NCAA, SSAC off base

When I was growing up, one of the fixtures on Sunday television was Issues and Answers.

I was reminded of that long-forgotten program -which last aired in 1981 -by the raising of several major issues that could change the faces of both college and high school sports.

Start with the NCAA. Rather than waiting until the all-important issue of college athletes forming unions is settled, college athletics’ governing institution decided to wade in even deeper by proposing colleges can provide their athletes with unlimited meals and snacks.

The proposal must be approved by the Division I board of directors on Thursday. Indications are it will pass.

On the surface, it makes sense. But the existing rule is athletes may be provided three meals a day or a food stipend. Isn’t that enough? It’s pretty obvious that today’s college athletes -other than not receiving a paycheck -are professionals. They’re receiving a free college education. They don’t have to pay for meals. In other words, the “institutions of higher learning” they represent say they are more valuable than the straight-A medical student who must provide their own funding for classes, housing and food.

Those medical students -in order to achieve their career goal -must make a major multi-year commitment. Yet, elite athletes can play one year of college basketball before turning pro and signing a contract for more money than the future physician may ever see.

It’s the system we have created -or we have allowed others to create -while we sit back and watch it happen.

On the state scene, the members of the board of directors of the West Virginia Secondary School Activities Commission recently approved a proposal that will allow “voluntary” practices for all but one week during the summer for high school athletes.
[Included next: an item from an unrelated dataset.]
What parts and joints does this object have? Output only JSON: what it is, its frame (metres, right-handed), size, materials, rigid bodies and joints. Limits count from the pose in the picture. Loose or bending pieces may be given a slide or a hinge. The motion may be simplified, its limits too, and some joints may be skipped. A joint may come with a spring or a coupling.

Before the proposal becomes policy, it must be approved by the state Board of Education. Let’s hope that body soundly rejects it.

West Virginia already allows three weeks of summer practice. Yet, here’s what happens over those three weeks. Virtually every coach at every school wants their athletes at their practice. So if you are a multi-sport athlete, you may have football, basketball and baseball practice all in the same day. And if you don’t show up for one, that coach will question your commitment and make an example of you to your teammates.

I remember shortly after the three-week proposal became policy receiving a phone call from a concerned parent whose child had been told he must be at the practices of all three sports in which he participated. He would come home at night exhausted.

We must remember we are talking about youngsters who likely never will be professional athletes and most of whom won’t receive a college scholarship.

No one loves sports more than do I. But it must be kept in its proper perspective. Let’s hope both the NCAA and the state Board of Education understand that.